Calculating the Required Kinetic Energy
The amount of heat energy (\(Q\)) needed to cook the chicken is calculated using the formula \(Q = mc\Delta T\), where \(m\) is the mass, \(c\) is the specific heat capacity, and \(\Delta T\) is the change in temperature. Using the established values, the calculation is \(1\text{ kg} \times 3,350\text{ J}/(\text{kg}\cdot\text{K}) \times 54\text{ K}\).
The result of this thermodynamic calculation is \(180,900\text{ Joules}\). This figure represents the total energy required to raise the one-kilogram chicken’s temperature from \(20^{\circ}\text{C}\) to \(74^{\circ}\text{C}\). For a single slap to cook the chicken, this thermal energy must equal the kinetic energy delivered by the hand.
The core assumption is that the energy transfer is perfectly efficient, a key simplification of the thought experiment. In reality, much of the slap’s energy would convert into sound, vibration, and deformation, not purely into heat. Furthermore, the calculation assumes the energy is distributed evenly throughout the entire chicken mass, providing a uniform cook.
The Speed of the Slap
The next step is to translate the required energy of \(180,900\text{ Joules}\) into the velocity necessary for a single human hand. The kinetic energy formula is \(KE = \frac{1}{2}mv^2\). By setting the kinetic energy equal to the required thermal energy, the speed of the hand can be determined.
A representative mass for an adult human hand is approximately \(0.45\text{ kg}\). Solving the kinetic energy formula for velocity (\(v\)) yields an astonishing result: the hand must travel at approximately \(896\text{ m}/\text{s}\) to deliver \(180,900\text{ Joules}\) in one strike.
To put this speed into context, the speed of sound is about \(343\text{ m}/\text{s}\), meaning the slap would need to be moving at over Mach \(2.6\). This velocity is nearly three times the speed of sound. Alternatively, if a person could slap the chicken at \(45\text{ m}/\text{s}\) (about \(100\text{ mph}\)), it would take nearly \(400\) consecutive slaps to generate the same total energy.

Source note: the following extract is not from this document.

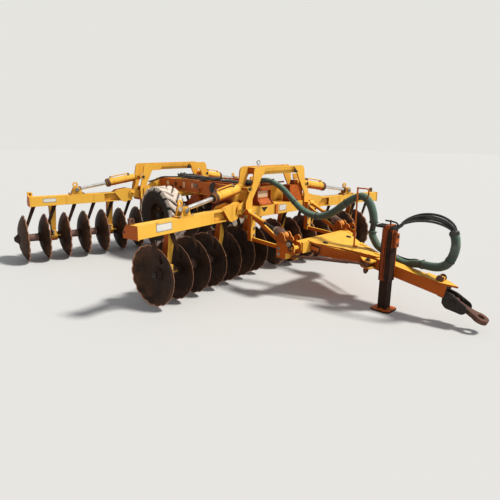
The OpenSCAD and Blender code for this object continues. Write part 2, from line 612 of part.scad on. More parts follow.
module jack_leg() color("dimgray") {
    w = jack_w / 2 - 8 - fit;
    block([jack_x - w, jack_x + w], [jack_y - w, jack_y + w], [jack_foot_t, jack_high - 18 - jack_lift]);
    translate([jack_x, jack_y, 0]) linear_extrude(jack_foot_t)
        polygon(rounded([[-100, -100, 40], [100, -100, 40], [100, 100, 40], [-100, 100, 40]]));
}
module hose_pole() color("chocolate") {
    x = cross_x + 380;
    y = 6;
    base = cross_z - 380 * tan(pole_slope) + (pole_h / 2 + 12) / cos(pole_slope);
    top = base + 610;
    translate([x, y, base + 5]) cylinder(r = 9, h = top - base);
    rod_x([x, x + 100], y, top - 4, 7);
    translate([x + 100, y, top - 30]) rotate([90, 0, 0]) rotate_extrude(angle = 90) translate([26, 0]) circle(r = 7, $fn = 16);
    on_pole() translate([(x - cross_x) / cos(pole_slope) + 2, y, pole_h / 2 + 12]) cylinder(r = 26, h = 10);
}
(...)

Why Physics Fails the Chicken
While the calculations provide a clear numerical answer, real-world physics reveals why this feat is impossible. The primary failure point is heat dissipation, a factor intentionally ignored in the theoretical calculation. As soon as the heat is generated by the slap, it would immediately transfer away from the chicken into the surrounding air.
This heat loss occurs much faster than the heat can be generated and conducted to the center of the bird. Consequently, the outside layers of the chicken would cool almost instantly, preventing the core temperature from reaching the \(74^{\circ}\text{C}\) target. The thermal conductivity of chicken meat is too low to distribute the energy quickly enough.
Moreover, the physical impact of an \(896\text{ m}/\text{s}\) slap would cause catastrophic material failure. Instead of heated poultry, the chicken would likely explode or disintegrate into a fine mist of meat particles and bone fragments. The enormous force would exceed the structural integrity of the meat tissue. The human hand cannot withstand the forces or achieve the required speeds without instantly shattering.